For Kandinsky, art was more than a pastime, more than a livelihood, more than a profession, more than a form of expression. For Kandinsky, art was the means by which the artist comes to know the world and himself, and the means by which he serves his fellows, helping them also to such knowledge. For Kandinsky, art was a form of yoga. The artist is not “king of the castle but rather a servant of a nobler purpose. He must search deeply into his own soul, develop and tend it, so that his art has something to clothe, and does not remain a glove without a hand.”

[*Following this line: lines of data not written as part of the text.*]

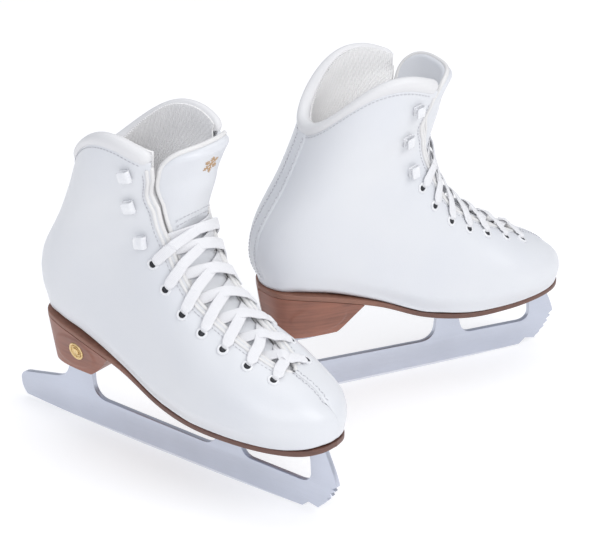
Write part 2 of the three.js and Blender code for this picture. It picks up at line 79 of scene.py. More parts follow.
# ---- the boot's surface ----
# Millimetres, in the skate's own frame: X towards the toe, Y towards the wearer's left on the
# right skate, Z up from the ice, X = 0 at the lowest toe pick. Each row is a cross-section:
# back x, z; front x, z; outer and inner half width; share of the chord below the widest point;
# squareness of the back half and of the front half; bow of the chord.
STATIONS = np.array([
    [13, 61, 4, 83, 0, 0, 0.45, 2.8, 2.2, 6],
    [10, 60, 0, 88, 14, 14, 0.42, 3.6, 2.2, 5],
    [1, 58.5, -8, 93, 27, 27, 0.38, 4.4, 2.2, 3],
    [-18, 57.5, -22, 99, 38, 38, 0.33, 4.8, 2.2, 1],
    [-45, 57, -42, 110, 44, 44, 0.3, 5, 2.2, 0],
    [-78, 57.5, -64, 124, 44, 42, 0.3, 5, 2.2, 0],
    [-110, 61.5, -82, 141, 40, 38, 0.32, 5, 2.3, 0],
    [-146, 75.5, -93, 160, 36, 35, 0.36, 4.6, 2.5, 0],
    [-183, 86.5, -98, 178, 33.5, 33, 0.4, 3.8, 2.8, 0],
    [-217, 93, -98, 193, 32, 32, 0.42, 3, 2.9, 0],
    [-230, 109, -97, 207, 33, 33, 0.45, 2.5, 2.8, 0],
    [-229, 134, -95, 219, 34, 34, 0.5, 2.3, 2.7, 0],
    [-209, 168, -92, 228, 37, 37, 0.52, 2.3, 2.6, 0],
    [-192, 206, -89, 235, 40, 40, 0.52, 2.3, 2.5, 0],
    [-178, 250, -86, 241, 42, 42, 0.52, 2.3, 2.5, 0],
], float)
RIM = len(STATIONS) - 1
THROAT = 2.9  # station where the lacing gap starts

# station, half width of the lacing gap
GAP = np.array([
    [2.9, 0.15], [2.95, 2.4], [3.1, 5], [3.5, 8], [4, 11], [5, 15],
    [6, 19], [8, 22], [10, 25], [12, 31], [14, 38],
])
# station, distance of the eyelets and hooks behind the facing's edge
ROW_INSET = np.array([[3, 12.5], [6, 14], [9, 18], [14, 19]])
EYELETS = [3.15, 3.95, 4.7, 5.4, 6.15, 7, 7.9]
HOOKS = [9, 11, 12.8]

# x, outer and inner half width, height of the upper's seam
SOLE = np.array([
    [13.5, 1, 1, 58.5],
    [10.5, 14, 13, 57.8],
    [1, 25.5, 23, 57.2],
    [-18, 34, 32, 57],
    [-45, 38.5, 38.5, 57],
    [-78, 38.5, 39.5, 57.3],
    [-110, 34, 32, 61],
    [-145, 31, 29.5, 75],
    [-182, 30, 29.5, 86],
    [-206, 27, 27, 91],
    [-221, 19.5, 19.5, 92.8],
    [-228, 1, 1, 93.3],
], float)

LEATHER = 2.4  # thickness
GROUND_CONTACT_X = -120  # where the runner touches the ice


def lerp(a, b, t):
    return a + (b - a) * t


def smoothstep(low, high, x):
    t = np.clip((np.asarray(x, float) - low) / (high - low), 0, 1)
    return t * t * (3 - 2 * t)


def catmull(table, at):
    """The table's rows as one smooth curve, at any number between row numbers."""
    i = np.clip(np.floor(at).astype(int), 0, len(table) - 2)
    t = (at - i)[..., None]
    padded = np.vstack([2 * table[0] - table[1], table, 2 * table[-1] - table[-2]])
    before, here, there, after = (padded[i + k] for k in range(4))
    bend = 2 * before - 5 * here + 4 * there - after
    twist = 3 * here - before - 3 * there + after
    return 0.5 * (2 * here + (there - before) * t + bend * t**2 + twist * t**3)


def alike(a, b):
    """Both as arrays of numbers of one shape."""
    return np.broadcast_arrays(np.asarray(a, float), np.asarray(b, float))


def wrap(phi):
    return np.where(phi > PI, phi - 2 * PI, phi)


def turns(count):
    return np.linspace(0, 2 * PI, count, endpoint=False)


def run_lengths(points, axis=-2):
    """How far along its row, or along the given axis, each point is."""
    steps = np.diff(points, axis=axis, prepend=points.take([0], axis))
    return np.cumsum(np.linalg.norm(steps, axis=-1), -1 if axis == -2 else axis)


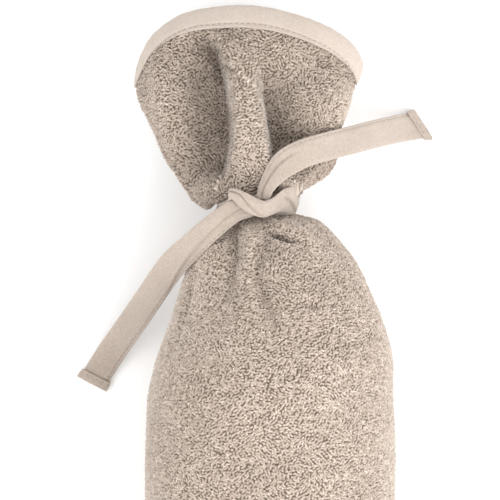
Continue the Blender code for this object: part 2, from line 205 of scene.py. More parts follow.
# Meshes ------------------------------------------------------------------------------------------
class Shape:
    """Grids of quads gathered into one mesh."""

    def __init__(self):
        self.points, self.quads, self.uvs, self.slots = [], [], [], []
        self.values = {}
        self.count = 0

    def add(self, grid, wrap_rows=False, wrap_columns=False, capped=False, slot=0, **values):
        """A grid of points; capped closes the two ends of a strip whose columns wrap."""
        rows, columns = grid.shape[:2]
        ids = np.arange(rows * columns).reshape(rows, columns)
        i = np.arange(rows if wrap_rows else rows - 1)
        j = np.arange(columns if wrap_columns else columns - 1)
        i, j = (part.ravel() for part in np.meshgrid(i, j, indexing="ij"))
        up, right = (i + 1) % rows, (j + 1) % columns
        quads = [np.column_stack([ids[i, j], ids[i, right], ids[up, right], ids[up, j]])]
        corner = np.stack([np.column_stack([j, j + 1, j + 1, j]) / columns,
                           np.column_stack([i, i, i + 1, i + 1]) / rows], axis=2)
        uvs = [corner]
        if capped:
            half = columns // 2
            k = np.arange(half - 1)
            for row, flip in ((0, True), (rows - 1, False)):
                face = np.column_stack([ids[row, k], ids[row, k + 1],
                                        ids[row, columns - 2 - k], ids[row, columns - 1 - k]])
                quads.append(face[:, ::-1] if flip else face)
                uvs.append(np.zeros((half - 1, 4, 2)))
        quads = np.concatenate(quads) + self.count
        self.points.append(grid.reshape(-1, 3))
        self.quads.append(quads)
        self.uvs.append(np.concatenate(uvs))
        self.slots.append(np.full(len(quads), slot))
        for name, value in values.items():
            self.values.setdefault(name, []).append(np.broadcast_to(value, (rows, columns)).ravel())
        self.count += rows * columns
        return self

    def make(self, name, *materials, bake_layer=False):
        points, quads = np.concatenate(self.points), np.concatenate(self.quads)
        mesh = bpy.data.meshes.new(name)
        mesh.vertices.add(len(points))
        mesh.vertices.foreach_set("co", points.astype(np.float32).ravel())
        mesh.loops.add(quads.size)
        mesh.loops.foreach_set("vertex_index", quads.astype(np.int32).ravel())
        mesh.polygons.add(len(quads))
        mesh.polygons.foreach_set("loop_start", np.arange(0, quads.size, 4, dtype=np.int32))
        mesh.polygons.foreach_set("material_index", np.concatenate(self.slots).astype(np.int32))
        if bake_layer:
            layer = mesh.uv_layers.new(name="OFBake")
            layer.uv.foreach_set("vector", np.concatenate(self.uvs).astype(np.float32).ravel())
        for key, parts in self.values.items():
            attribute = mesh.attributes.new(key, "FLOAT", "POINT")
            attribute.data.foreach_set("value", np.concatenate(parts).astype(np.float32))
        for material in materials:
            mesh.materials.append(material)
        mesh.update(calc_edges=True)
        mesh.validate()
        mesh.shade_smooth()
        made = bpy.data.objects.new(name, mesh)
        bpy.context.scene.collection.objects.link(made)
        return made


THREAD_SLOT = 1                       # a sewn piece has its thread as its second material
STITCH_RADIUS = 0.2 * MM
HEM_STITCH_RADIUS = 0.26 * MM


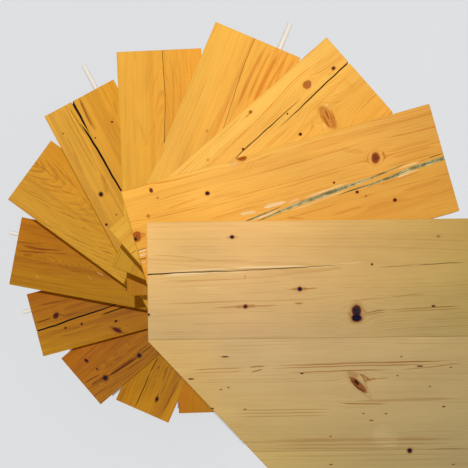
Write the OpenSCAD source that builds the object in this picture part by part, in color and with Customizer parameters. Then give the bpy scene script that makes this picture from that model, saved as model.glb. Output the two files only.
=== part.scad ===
// Spiral staircase of thick pine planks.
// Every tread is one plank that a round steel column passes through near its inner
// corner. White sleeves on the column space the treads, and a few of them also rest on
// a white pin let into the wall. A landing of three planks covers the column's head.
// Millimetres, +Z up. The origin is on the floor, on the axis of the column.
// Treads are numbered from the landing down.

/* [Stair] */
// Number of treads between the floor and the landing
tread_count = 12; // [9:1:13]
// Height from one tread to the next
rise = 200; // [180:1:215]
// Turn from one tread to the next, in degrees
turn_per_tread = 25.6; // [24:0.1:28]
// Direction of the highest tread, in degrees from +X
first_turn = 15.1; // [10:0.1:20]

/* [Treads] */
// Length of a tread plank
tread_l = 865; // [750:1:950]
// Width of a tread plank
tread_w = 300; // [260:1:340]
// Thickness of a tread plank
tread_t = 60; // [45:1:70]
// From the column's axis to the tread's inner end
inner_margin = 104; // [95:1:140]
// From the column's axis to the tread's back edge
back_margin = 93; // [85:1:120]
// Small bevel on the edges of every plank
tread_arris_w = 3; // [1:0.5:5]

/* [Landing] */
// From the column's axis to the landing's left end
landing_left = 69; // [66:1:120]
// From the column's axis to the landing's free long edge
landing_front = 67; // [66:1:120]
// Thickness of the landing planks
landing_t = 60; // [45:1:70]
// Width of the plank over the column
first_plank_w = 284; // [240:1:320]
// Width of the plank next to it
second_plank_w = 272; // [240:1:300]
// Slope of the landing's diagonal cut, in degrees
cut_slope = 47.4; // [42:0.1:52]
// From the first seam to the corner where the diagonal cut starts
cut_past_seam = 3; // [2:1:40]
// Bevel on the edges of the landing planks and battens
landing_arris_w = 1; // [0.5:0.5:2]
// Width of a batten under the landing
batten_w = 70; // [50:1:95]
// Height of a batten under the landing
batten_h = 45; // [30:1:60]
// Number of battens under the landing
batten_count = 3; // [2:1:4]
// Distance that the battens keep from edges and from the column's head
batten_inset = 30; // [20:1:45]

/* [Column] */
// Outer diameter of the column
column_d = 76; // [60:1:80]
// Wall of the column
column_wall = 4; // [3:0.5:6]
// Clearance all round the column in treads and sleeves
column_gap = 0.3; // [0.2:0.1:0.5]
// Wall of a sleeve
sleeve_wall = 4; // [3:0.5:6]
// Diameter of a sleeve's two collars
collar_d = 136; // [120:1:140]
// Thickness of a sleeve's collar
collar_t = 6; // [4:0.5:8]
// Radius of the fillet between a sleeve and its collar
collar_fillet = 6; // [3:0.5:8]
// Diameter of the round plate on the floor
base_d = 300; // [280:1:400]
// Thickness of the round plate on the floor
base_t = 12; // [8:1:20]
// Diameter of the circle of anchor holes
anchor_circle_d = 230; // [200:1:250]
// Diameter of an anchor hole
anchor_hole_d = 14; // [10:1:18]
// Number of anchor holes
anchor_count = 4; // [3:1:8]
// Diameter of the round plate under the landing
head_d = 132; // [110:1:136]
// Thickness of the round plate under the landing
head_t = 8; // [6:1:12]

/* [Wall pins] */
// Diameter of a pin between tread and wall
pin_d = 18; // [16:1:24]
// Diameter of the pin's shank inside the tread
shank_d = 14; // [10:1:15]
// Depth of the shank in the tread
shank_l = 80; // [50:1:120]
// Clearance all round the shank
shank_gap = 0.2; // [0.1:0.05:0.4]
// From the tread's back edge to the pin's axis
pin_from_back = 75; // [50:1:95]
// Bevel on the pin's outer tip
pin_bevel = 1.5; // [0.5:0.5:3]
// Clearance between the walls and the furthest corners of the treads
wall_gap = 1.5; // [1:0.5:20]

/* [Hidden] */
$fn = 96;
full_turn = 360;
over = 10;

// Treads that rest on a wall pin
pinned = [3, 5, 7, 8];

// Drying cracks, as [distance from the outer end, distance from the back edge, width]
crack_01_end = [[0, 148, 9.5], [41, 147, 10], [97, 144.5, 9.5], [155, 137, 7.5], [212, 133.5, 4.5],
    [269, 132.5, 3], [309, 128.5, 0]];
crack_01_middle = [[92, 163.5, 0], [150, 156, 3], [208, 149.5, 5], [265, 146, 9], [322, 142, 10.5],
    [379, 138.5, 10], [436, 134, 9], [464, 130, 7], [494, 126.5, 5], [515, 123, 3], [535, 120, 0]];
crack_01_inner = [[455, 141, 0], [470, 140, 1.5], [491, 138, 3], [530, 133, 6], [550, 130.5, 4],
    [575, 127, 0]];
crack_02_end = [[0, 200.5, 8], [7, 200.5, 4.2], [56, 199.5, 3.6], [104, 198.5, 3.6], [152, 196, 3.4],
    [200, 193.2, 2.8], [230, 192.5, 2], [290, 191, 0]];
crack_02_middle = [[170, 213, 0], [200, 213, 1.2], [248, 213.4, 2], [300, 212, 3], [344, 211.4, 2.8],
    [382, 210.3, 2.2], [470, 208, 0]];
crack_03_end = [[0, 161.5, 1.2], [80, 161, 1.2], [152, 155.5, 1.4], [224, 147.7, 1.2], [296, 142, 1.2],
    [400, 136, 0]];
crack_04_end = [[0, 138, 1.5], [178, 134.5, 1.5], [316, 144.5, 1.6], [420, 147, 0]];
crack_05_end = [[0, 179, 9], [60, 178, 8], [92, 178, 7], [112, 178.5, 4.5], [130, 178.6, 1.6],
    [146, 178.4, 0]];
crack_05_middle = [[84, 192, 0], [100, 189.5, 2.2], [116, 187, 4.5], [128, 185.3, 6.5], [152, 184, 7.6],
    [200, 181, 7.6], [248, 178.6, 8], [272, 178.2, 7.5], [296, 179.6, 7], [344, 177, 7],
    [392, 174.5, 6.5], [480, 172, 6], [590, 170, 0]];
crack_08_end = [[0, 178, 7], [115, 174, 7.5], [156, 167.5, 8], [200, 165.3, 7], [248, 163, 7],
    [296, 161.3, 6.6], [344, 158.3, 5], [368, 155.5, 4], [410, 154, 0]];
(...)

Every artist has a threefold responsibility, which is (1) to exercise the talent he has—to express the inner necessity within him, (2) like every person, by actions, feelings, and thoughts to create a spiritual atmosphere, and (3) to use his artistic ability specifically to shape that spiritual atmosphere: “Painting is an art, and art is not vague production, transitory and isolated, but a power which must be directed to the improvement and refinement of the human soul—to, in fact, the raising of the spiritual triangle.”

Kandinsky was a Theosophical artist not only because his practice was influenced by Theosophical models, not only because his theory reflects Theosophical concepts, but especially because his motive for the practice of his art was to improve the human state. For Kandinsky that was the purpose of art. That is also the essence of Theosophy.

Notes

Kandinsky quotations are mainly from Concerning the Spiritual in Art, trans. M. T. H. Sadler (New York: Dover, 1977), a reprint of the first English translation of 1914.

Studies presenting evidence for a Theosophical basis of Kandinsky’s art are Sixten Ringbom’s “Art in ‘The Epoch of the Great Spiritual’: Occult Elements in the Early Theory of Abstract Painting,” Journal of the Warburg and Courtauld Institutes 29 (1966): 386–418, and The Sounding Cosmos, Acta Academiae Aboensis, ser. A, 38 (Abo, Finland: Abo Academy, 1970); and Rose-Carol Washton Long, Kandinsky: The Development of an Abstract Style (Oxford: Clarendon, 1980).